Create a set of tags indicating overlap status with variants
Arguments
- x
GRanges or GRangesList
- var
Set of variants for
x
to be compared to- tag
Tag to be added for all overlapping positions
logical(1) Include 's', 'i' and 'd' tags. See details
- sep
Separator added between tag and var_tags
- pre
Separator to add at the start of returned tags
- ...
Passed to
cleanVariants()
Details
Take a GRanges or GRangesList and compare against a set of variants.
Variants will be classified into SNV, Insertions and Deletions using
varTypes()
and tags defined.
An overall set of tags defining any overlap can be created by themselves.

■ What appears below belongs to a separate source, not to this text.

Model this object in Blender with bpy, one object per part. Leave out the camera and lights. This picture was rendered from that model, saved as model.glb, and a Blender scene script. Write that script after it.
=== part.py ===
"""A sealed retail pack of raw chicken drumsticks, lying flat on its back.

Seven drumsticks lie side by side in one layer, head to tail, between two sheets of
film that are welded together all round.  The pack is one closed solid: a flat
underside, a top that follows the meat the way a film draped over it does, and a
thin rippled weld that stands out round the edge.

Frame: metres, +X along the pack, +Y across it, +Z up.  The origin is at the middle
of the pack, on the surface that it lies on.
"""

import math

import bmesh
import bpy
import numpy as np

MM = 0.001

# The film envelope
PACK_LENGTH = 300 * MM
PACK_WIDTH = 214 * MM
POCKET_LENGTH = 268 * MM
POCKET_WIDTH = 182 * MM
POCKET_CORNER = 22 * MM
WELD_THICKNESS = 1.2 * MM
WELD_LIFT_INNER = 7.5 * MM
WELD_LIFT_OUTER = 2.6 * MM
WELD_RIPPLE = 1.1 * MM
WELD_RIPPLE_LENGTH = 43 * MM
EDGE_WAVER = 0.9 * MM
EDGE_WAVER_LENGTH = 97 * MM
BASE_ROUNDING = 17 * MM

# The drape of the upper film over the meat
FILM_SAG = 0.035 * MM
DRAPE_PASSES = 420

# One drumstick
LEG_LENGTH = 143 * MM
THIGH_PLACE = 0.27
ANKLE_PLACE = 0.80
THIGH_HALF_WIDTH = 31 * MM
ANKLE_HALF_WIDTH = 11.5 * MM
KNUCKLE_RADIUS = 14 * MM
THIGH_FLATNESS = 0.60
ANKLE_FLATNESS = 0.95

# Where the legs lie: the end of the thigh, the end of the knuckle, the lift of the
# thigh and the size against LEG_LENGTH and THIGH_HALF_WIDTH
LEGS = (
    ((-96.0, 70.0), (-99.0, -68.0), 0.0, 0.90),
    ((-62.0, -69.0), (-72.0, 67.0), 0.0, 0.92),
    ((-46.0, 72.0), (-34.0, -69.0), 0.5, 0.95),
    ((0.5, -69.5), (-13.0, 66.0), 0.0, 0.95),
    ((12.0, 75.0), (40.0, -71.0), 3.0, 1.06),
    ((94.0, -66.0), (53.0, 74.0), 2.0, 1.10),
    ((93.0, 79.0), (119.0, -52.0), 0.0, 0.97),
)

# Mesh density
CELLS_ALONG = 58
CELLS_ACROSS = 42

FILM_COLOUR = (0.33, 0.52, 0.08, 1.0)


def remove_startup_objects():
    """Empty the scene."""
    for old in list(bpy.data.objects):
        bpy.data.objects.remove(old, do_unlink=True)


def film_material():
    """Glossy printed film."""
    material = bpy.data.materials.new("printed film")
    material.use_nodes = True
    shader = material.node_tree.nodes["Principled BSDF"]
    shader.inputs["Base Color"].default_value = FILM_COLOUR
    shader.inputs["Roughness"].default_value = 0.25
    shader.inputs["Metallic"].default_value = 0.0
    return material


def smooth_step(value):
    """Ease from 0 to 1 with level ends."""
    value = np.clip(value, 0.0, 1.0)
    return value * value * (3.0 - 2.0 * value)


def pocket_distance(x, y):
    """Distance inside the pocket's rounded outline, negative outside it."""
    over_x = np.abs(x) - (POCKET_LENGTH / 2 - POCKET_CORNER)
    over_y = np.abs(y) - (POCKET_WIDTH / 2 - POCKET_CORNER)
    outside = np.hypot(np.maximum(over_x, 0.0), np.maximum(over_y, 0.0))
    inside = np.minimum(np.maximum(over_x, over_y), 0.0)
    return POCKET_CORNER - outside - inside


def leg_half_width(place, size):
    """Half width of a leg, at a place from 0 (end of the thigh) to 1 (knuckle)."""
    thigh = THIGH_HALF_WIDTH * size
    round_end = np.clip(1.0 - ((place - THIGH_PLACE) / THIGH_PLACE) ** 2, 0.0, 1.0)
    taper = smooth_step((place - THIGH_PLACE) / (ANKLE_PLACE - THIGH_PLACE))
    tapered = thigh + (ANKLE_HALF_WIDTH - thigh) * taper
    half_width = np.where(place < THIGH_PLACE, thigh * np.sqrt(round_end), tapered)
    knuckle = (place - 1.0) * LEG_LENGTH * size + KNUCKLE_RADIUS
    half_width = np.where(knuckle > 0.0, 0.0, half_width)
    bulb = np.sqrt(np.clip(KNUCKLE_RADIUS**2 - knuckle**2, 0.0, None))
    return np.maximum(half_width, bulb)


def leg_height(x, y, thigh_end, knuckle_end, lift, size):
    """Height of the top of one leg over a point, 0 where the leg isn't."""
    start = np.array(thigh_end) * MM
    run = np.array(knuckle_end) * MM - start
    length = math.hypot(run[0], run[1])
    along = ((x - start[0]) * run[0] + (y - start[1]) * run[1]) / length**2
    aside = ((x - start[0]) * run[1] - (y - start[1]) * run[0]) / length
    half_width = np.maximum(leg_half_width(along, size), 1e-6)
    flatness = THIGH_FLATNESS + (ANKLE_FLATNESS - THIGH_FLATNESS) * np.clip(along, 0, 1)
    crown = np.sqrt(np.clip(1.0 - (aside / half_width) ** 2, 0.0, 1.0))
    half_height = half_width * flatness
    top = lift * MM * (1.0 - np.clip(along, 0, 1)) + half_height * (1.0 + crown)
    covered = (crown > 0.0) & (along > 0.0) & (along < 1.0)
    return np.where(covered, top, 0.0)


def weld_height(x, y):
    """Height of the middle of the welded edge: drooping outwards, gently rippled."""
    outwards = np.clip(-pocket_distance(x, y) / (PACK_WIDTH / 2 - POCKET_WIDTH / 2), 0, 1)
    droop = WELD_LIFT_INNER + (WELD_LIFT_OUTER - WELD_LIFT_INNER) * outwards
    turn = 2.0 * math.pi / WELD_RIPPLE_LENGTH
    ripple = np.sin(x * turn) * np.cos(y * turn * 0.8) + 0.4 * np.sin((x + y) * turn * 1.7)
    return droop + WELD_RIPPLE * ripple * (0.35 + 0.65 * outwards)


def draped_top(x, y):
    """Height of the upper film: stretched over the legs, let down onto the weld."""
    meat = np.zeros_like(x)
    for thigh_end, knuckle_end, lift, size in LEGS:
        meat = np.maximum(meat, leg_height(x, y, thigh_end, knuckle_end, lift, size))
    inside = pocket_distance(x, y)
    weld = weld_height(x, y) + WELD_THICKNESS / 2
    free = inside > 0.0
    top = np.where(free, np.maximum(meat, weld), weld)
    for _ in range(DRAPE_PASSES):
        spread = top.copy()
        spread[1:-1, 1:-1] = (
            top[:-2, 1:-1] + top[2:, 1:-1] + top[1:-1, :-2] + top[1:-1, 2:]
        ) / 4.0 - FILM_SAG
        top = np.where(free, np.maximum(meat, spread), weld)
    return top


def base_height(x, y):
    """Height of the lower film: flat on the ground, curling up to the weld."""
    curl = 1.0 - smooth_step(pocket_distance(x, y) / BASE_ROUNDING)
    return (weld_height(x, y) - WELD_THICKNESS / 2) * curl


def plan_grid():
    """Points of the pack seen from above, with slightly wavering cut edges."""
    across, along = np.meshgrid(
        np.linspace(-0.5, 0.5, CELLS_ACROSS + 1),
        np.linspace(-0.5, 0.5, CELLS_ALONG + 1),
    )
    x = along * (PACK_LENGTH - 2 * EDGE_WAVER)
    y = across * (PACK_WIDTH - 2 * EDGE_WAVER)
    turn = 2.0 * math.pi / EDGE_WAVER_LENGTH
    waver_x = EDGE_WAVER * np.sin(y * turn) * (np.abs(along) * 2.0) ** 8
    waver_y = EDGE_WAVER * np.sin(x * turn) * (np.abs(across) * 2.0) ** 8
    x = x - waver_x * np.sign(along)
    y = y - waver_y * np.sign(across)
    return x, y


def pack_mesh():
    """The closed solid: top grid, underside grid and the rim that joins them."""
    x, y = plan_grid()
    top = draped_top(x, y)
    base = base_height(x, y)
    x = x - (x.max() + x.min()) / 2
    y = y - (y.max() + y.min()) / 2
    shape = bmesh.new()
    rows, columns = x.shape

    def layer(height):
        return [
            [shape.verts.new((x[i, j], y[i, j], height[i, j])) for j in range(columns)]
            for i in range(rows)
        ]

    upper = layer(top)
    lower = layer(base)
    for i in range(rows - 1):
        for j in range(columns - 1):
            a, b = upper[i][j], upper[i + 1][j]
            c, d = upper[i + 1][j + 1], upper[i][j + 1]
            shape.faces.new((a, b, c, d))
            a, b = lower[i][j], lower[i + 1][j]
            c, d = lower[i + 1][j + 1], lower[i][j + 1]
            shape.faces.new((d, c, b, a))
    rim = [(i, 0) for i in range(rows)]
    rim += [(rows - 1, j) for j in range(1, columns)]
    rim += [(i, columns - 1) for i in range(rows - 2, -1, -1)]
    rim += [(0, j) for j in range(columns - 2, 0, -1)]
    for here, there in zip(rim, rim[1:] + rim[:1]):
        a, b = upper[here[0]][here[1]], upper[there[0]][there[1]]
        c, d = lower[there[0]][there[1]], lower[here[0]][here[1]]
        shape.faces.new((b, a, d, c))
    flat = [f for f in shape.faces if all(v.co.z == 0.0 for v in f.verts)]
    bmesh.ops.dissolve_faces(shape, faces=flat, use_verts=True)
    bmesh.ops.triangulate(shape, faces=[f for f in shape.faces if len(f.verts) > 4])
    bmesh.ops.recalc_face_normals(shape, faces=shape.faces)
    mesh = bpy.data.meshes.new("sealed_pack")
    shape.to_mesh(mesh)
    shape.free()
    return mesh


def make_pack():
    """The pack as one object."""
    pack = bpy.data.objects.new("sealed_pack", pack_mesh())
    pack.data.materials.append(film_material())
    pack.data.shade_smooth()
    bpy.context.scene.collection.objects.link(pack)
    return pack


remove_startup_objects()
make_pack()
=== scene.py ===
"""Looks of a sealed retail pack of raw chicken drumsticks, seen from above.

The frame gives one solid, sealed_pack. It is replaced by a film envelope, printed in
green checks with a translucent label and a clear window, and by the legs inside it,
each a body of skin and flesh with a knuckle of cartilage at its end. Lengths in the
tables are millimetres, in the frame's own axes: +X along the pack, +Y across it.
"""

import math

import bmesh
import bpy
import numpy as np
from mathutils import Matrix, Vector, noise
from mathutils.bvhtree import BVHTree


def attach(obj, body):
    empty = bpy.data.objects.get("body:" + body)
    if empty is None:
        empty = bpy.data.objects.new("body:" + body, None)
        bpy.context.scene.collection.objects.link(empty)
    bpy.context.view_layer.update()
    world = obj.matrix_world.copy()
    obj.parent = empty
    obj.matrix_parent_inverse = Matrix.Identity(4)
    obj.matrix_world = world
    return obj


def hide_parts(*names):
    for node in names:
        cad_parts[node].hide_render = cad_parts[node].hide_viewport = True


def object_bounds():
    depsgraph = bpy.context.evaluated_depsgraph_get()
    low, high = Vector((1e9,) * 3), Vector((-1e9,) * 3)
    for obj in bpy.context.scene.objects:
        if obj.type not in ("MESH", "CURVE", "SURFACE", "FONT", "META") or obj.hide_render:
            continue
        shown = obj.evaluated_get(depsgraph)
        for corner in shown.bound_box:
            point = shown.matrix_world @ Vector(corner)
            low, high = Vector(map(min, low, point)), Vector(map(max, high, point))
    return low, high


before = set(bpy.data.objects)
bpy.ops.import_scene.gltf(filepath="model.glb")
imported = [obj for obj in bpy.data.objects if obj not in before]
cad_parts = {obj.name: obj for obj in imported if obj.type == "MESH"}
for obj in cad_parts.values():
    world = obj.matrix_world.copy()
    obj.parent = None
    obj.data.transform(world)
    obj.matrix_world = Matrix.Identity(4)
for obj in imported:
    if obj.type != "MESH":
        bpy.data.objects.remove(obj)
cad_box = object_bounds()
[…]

An additional set of tags containing 's', 'i' or 'd' to indicate overlap
with an SNV, Insertion or Deletion can also be created, with the
concatentation of both tags being returned.
Examples
# Load the included subset of 1000 Genomes Variants
library(VariantAnnotation)
vcf <- system.file("extdata/1000GP_subset.vcf.gz", package = "transmogR")
vcf <- VcfFile(vcf)
var <- cleanVariants(vcf)
# Now load some exons, then split by transcript, subsetting to the first 40
library(rtracklayer)
f <- system.file("extdata/gencode.v44.subset.gtf.gz", package = "transmogR")
gtf <- import.gff(f, feature.type = "exon")
exon_by_trans <- splitAsList(gtf, gtf$transcript_id)[1:40]
# And produce tags based on the overlapping variants within the exons
# Overlapping SNVs will return an 's' whilst insertions include an 'i'
varTags(exon_by_trans, var, tag = "1000GP")
#> [1] "_1000GP_s" "" "_1000GP_s" "" ""
#> [6] "" "" "" "_1000GP_s" ""
#> [11] "" "_1000GP_s" "_1000GP_s" "" ""
#> [16] "_1000GP_s" "" "" "" ""
#> [21] "_1000GP_s" "" "_1000GP_s" "" ""
#> [26] "" "" "" "" ""
#> [31] "_1000GP_s" "" "" "_1000GP_si" ""
#> [36] "_1000GP_s" "" "" "" "_1000GP_s"